Oscar Grant. Amadou Diallo. Sean Bell. Abner Louima. Trayvon Martin.
Do you know their names? Their stories? Can you pull up from the depths of your memory their faces?
The United States of America is far from “post-racial”. Though the slave-master’s whip is not physically in the face of people of colour does not mean it is not there. Despite no longer having to witness the hanging of Black men from trees does not mean that extrajudicial executions and wrongful judicial executions are occurring; as the times change so do the means of oppression. The instruments of oppression have evolved and have taken on different costumes; dismissing conversations about race and xenophobia as being unfounded or out of place do nothing more than fan the raging fires.
There must be a thorough examination of the gaping wounds caused by racism and this first means that we argue within the parameters of reality, outside the make-believe world of “post-racial America” and inside the ugly reality of an America where race still matters and where xenophobia has shaped an entire system of governance; where black boys in hoodie’s are gunned down for looking ‘gangster’ and ‘thuggish’ and where Islam is debated in the blood-sucking confines of political campaigns for political points.
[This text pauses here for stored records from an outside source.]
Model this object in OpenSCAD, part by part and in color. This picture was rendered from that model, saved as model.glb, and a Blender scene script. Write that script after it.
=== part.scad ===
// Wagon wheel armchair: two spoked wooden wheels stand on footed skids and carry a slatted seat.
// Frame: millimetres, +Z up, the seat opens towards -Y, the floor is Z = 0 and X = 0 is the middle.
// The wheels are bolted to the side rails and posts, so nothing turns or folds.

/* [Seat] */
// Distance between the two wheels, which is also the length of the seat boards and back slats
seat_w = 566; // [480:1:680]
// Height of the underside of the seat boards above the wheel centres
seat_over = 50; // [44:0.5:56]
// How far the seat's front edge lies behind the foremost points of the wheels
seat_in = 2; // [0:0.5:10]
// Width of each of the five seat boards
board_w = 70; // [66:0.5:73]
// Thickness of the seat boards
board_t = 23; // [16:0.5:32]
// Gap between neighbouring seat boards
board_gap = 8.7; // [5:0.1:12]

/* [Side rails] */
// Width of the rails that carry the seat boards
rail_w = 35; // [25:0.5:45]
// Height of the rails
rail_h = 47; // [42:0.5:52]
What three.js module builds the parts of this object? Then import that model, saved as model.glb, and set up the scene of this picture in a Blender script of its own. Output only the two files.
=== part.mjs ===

An America which fears hoodies and head-scarves, melanin and Muslims, is not “post-racial” by any means; this America is instead suffering from institutionalized racism and instead of waiting for more “isolated” incidents to occur there should be calls for the discussion of race and xenophobia in America, openly and unabashedly. It is time to do away with the myth of a “post-racial” America and to shame its advocates.